Historizität herzustellen ist für Baez nie nur eine Übung in Nostalgie: „Deportee (Plane Wreck at Los Gatos)“ von Woody Guthrie aus dem Jahr 1948 über die lange namenlosen Mexikaner, die bei einem Absturz umkamen, als man sie nach getaner Drecksarbeit in den Staaten im Flugzeug außer Landes schaffte, ist eine Geschichte von heute, wie auch „Der Mond ist aufgegangen“ eine unvergängliche Warnung bereithält. Baez singt das Volkslied nach Matthias Claudius und Johann Abraham Peter Schulz, wie es sich wahrscheinlich wirklich gehört – unsentimental und selbst in der fremden Sprache andeutend, wo hier der springende Punkt ist: Der Mensch glaubt nur, was er sieht. Für Baez ist da aber, außer „Luftgespinsten“, noch etwas anderes. Auch wenn sie bei Claudius das abschließende Gebet und den „kranken Nachbarn“ auslässt. Einen Orientierungspunkt hat sie bereits zu Anfang benannt: „God is God (But God ain’t us)“.

Dass sie Lieder zugibt, für die 4500 Besucher – oft in der Mutter-Tochter-Variante unterwegs – häufig weite Wege auf sich genommen haben, versteht sich. Baez’ Höflichkeit besteht darin, den Gassenhauern von „The Boxer“ bis „Sag mir, wo die Blumen sind“ und „Donna Donna“ noch eine Inspiration zu verleihen, die weit oberhalb der routinierten Reproduktion liegt.
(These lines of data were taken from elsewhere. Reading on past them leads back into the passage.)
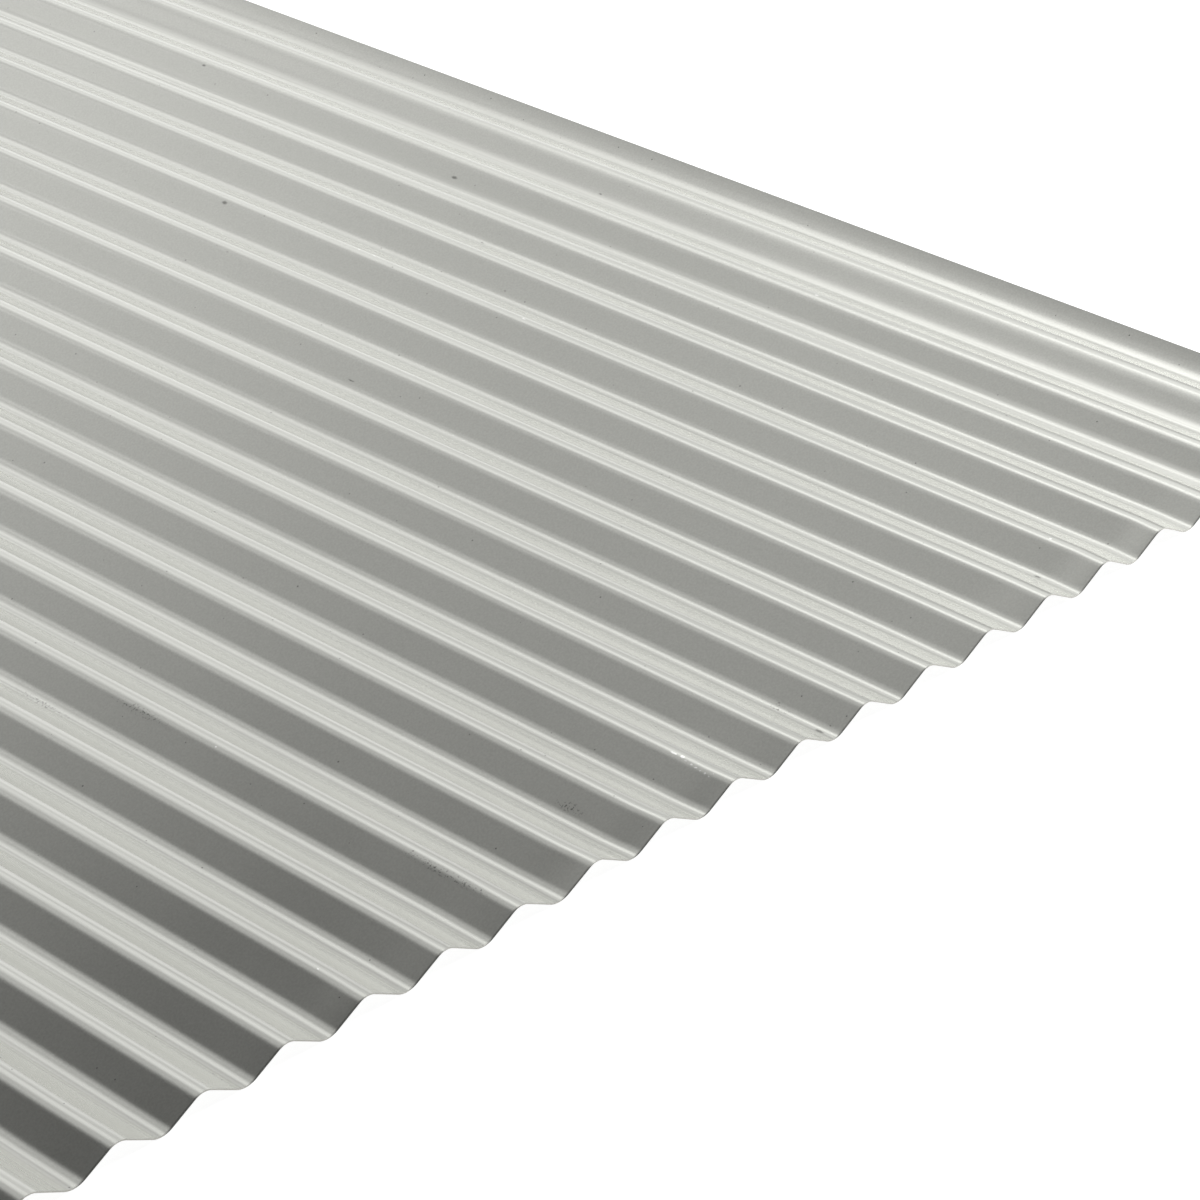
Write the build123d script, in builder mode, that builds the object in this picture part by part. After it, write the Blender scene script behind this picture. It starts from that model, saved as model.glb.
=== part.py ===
from build123d import *
import math
import os

# Corrugated metal sheet, roll-formed from one flat strip of coated steel, in millimetres.
# It lies flat: +Z up, the waves stand side by side along X and the corrugations run along Y.
# The origin is the middle of the sheet, at the height of the undersides of its troughs.

# Driving dimensions
sheet_length = 2000.0  # along the corrugations, between the two square-cut ends
wave_count = 26  # crests across the sheet
wave_pitch = 32.0  # from one crest to the next
wave_depth = 7.0  # from crest to trough, measured on the same face
bend_radius = 7.0  # of crests and troughs alike, at mid-thickness
strip_thickness = 0.5
edge_run = 3.7  # how far each side edge runs on past the half height of its flank

# Shape of one wave: crest and trough arcs joined by straight flanks that touch both.
# The centres of a crest arc and the next trough arc stand half a pitch apart. The flank is the
# inner tangent of the two circles, so its slope follows from their distance and radius.
half_pitch = wave_pitch / 2
centre_drop = wave_depth - 2 * bend_radius
centre_distance = math.hypot(half_pitch, centre_drop)
flank_angle = math.asin(2 * bend_radius / centre_distance) + math.atan2(centre_drop, half_pitch)
flank_slope = math.tan(flank_angle)

# Places in the section, which is drawn with X across the waves and Z up.
middle_height = (wave_depth + strip_thickness) / 2
flank_to_crest = half_pitch / 2
corner_rise = flank_to_crest * flank_slope
first_flank = -wave_count * wave_pitch / 2
last_flank = -first_flank


def face_corners(side):
    """Corners where the flank lines of one face meet: side is 1 for the top, -1 for the bottom."""
    lift = side * strip_thickness / 2 / math.cos(flank_angle)
    corners = []
    for corner in range(2 * wave_count):
        across = first_flank + flank_to_crest + corner * half_pitch
        rise = corner_rise if corner % 2 == 0 else -corner_rise
        corners.append((across, middle_height + lift + rise))
    return corners


def face_radii(side):
    """Bend radii of one face, crest and trough in turn: the outside of a bend is the larger."""
    growth = side * strip_thickness / 2
    return [bend_radius + growth, bend_radius - growth] * wave_count


def edge_corner(side, flank, run):
    """Corner of a side edge, which is cut square to the sloping flank that it ends."""
    across = flank + run - side * strip_thickness / 2 * math.sin(flank_angle)
    up = middle_height + run * flank_slope + side * strip_thickness / 2 * math.cos(flank_angle)
    return (across, up)


def face_outline(side):
    """Whole run of one face, from the side edge that turns down to the one that turns up."""
    start = edge_corner(side, first_flank, -edge_run)
    end = edge_corner(side, last_flank, edge_run)
    return [start, *face_corners(side), end]


# The sheet: its section between the two faces, carried along the corrugations.
with BuildPart() as corrugated_sheet:
    with BuildSketch(Plane.XZ.offset(sheet_length / 2)) as section:
        with BuildLine() as outline:
            top_face = FilletPolyline(*face_outline(1), radius=face_radii(1))
            bottom_face = FilletPolyline(*face_outline(-1), radius=face_radii(-1))
            Line(top_face @ 0, bottom_face @ 0)
            Line(top_face @ 1, bottom_face @ 1)
        make_face()
    extrude(amount=-sheet_length)

corrugated_sheet.part.label = "corrugated_sheet"

os.makedirs("parts", exist_ok=True)
export_step(corrugated_sheet.part, "parts/corrugated_sheet.step")
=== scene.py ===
import math

import bpy
import numpy as np
from mathutils import Matrix, Vector


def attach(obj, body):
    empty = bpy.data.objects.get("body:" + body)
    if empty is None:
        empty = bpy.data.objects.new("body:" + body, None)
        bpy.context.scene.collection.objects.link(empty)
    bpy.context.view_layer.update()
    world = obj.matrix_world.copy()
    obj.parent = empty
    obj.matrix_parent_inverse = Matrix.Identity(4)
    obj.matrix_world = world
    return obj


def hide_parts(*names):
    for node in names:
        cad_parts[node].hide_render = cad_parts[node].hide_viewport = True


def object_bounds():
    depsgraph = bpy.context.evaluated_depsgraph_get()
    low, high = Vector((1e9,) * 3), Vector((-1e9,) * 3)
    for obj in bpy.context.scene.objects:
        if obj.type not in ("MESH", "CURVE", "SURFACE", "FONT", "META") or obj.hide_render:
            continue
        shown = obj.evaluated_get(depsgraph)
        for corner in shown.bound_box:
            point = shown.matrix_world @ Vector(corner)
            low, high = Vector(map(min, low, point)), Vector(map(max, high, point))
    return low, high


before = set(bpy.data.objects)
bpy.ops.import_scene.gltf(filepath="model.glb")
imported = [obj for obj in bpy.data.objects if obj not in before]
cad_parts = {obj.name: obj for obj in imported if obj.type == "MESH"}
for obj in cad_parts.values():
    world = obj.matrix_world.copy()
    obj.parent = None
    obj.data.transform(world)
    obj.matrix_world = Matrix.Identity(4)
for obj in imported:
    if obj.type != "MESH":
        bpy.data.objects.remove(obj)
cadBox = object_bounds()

print("frame loaded:", ", ".join(sorted(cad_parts)))


def newNode(tree, kind, inputs=None, **settings):
    # a node of that kind, its sockets set or linked by name or number
    node = tree.nodes.new(kind)
    for name, value in settings.items():
        setattr(node, name, value)
    for key, value in (inputs or {}).items():
        if isinstance(value, bpy.types.NodeSocket):
            tree.links.new(value, node.inputs[key])
        else:
            node.inputs[key].default_value = value
    return node


def newMaterial(name):
    # an empty material with its output, and its tree
    material = bpy.data.materials.new(name)
    material.use_nodes = True
    material.node_tree.nodes.clear()
    return material, material.node_tree


def maths(tree, operation, first, second=0.0):
    # one step of arithmetic on numbers or sockets
    return newNode(tree, "ShaderNodeMath", {0: first, 1: second}, operation=operation).outputs[0]


def ramped(tree, value, low, high, outLow=0.0, outHigh=1.0):
    # outLow where value is at low, outHigh at high, an S curve between them, level beyond
    inputs = {"Value": value, "From Min": low, "From Max": high, "To Min": outLow, "To Max": outHigh}
    return newNode(tree, "ShaderNodeMapRange", inputs, interpolation_type="SMOOTHSTEP").outputs[0]


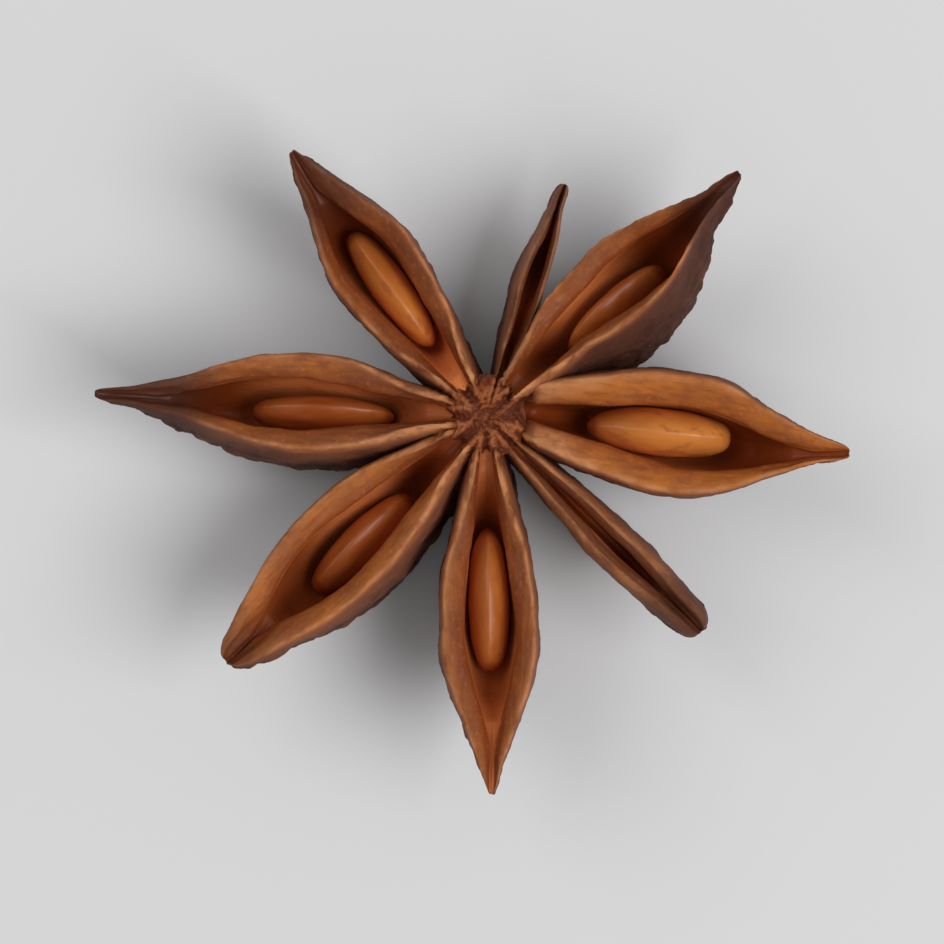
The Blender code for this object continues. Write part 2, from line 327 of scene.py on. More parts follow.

Man spürt ein leises Nachdenken, was ihr und dem Publikum die Songs wert waren und sind, und am Ende ist es wie bei dem Farmer in der Provinz, den Joan Baez eingangs in „Whistle Down The Wind“ als nachdenklichen Menschen porträtiert hat. Soll er das Alte oder das Neue wollen? Und ist das Neue nicht immer auch das Alte? Joan Baez vermag zu bewegen, weil sie nie stehen geblieben ist. Aber manche Antwort weiß eben nur der Wind.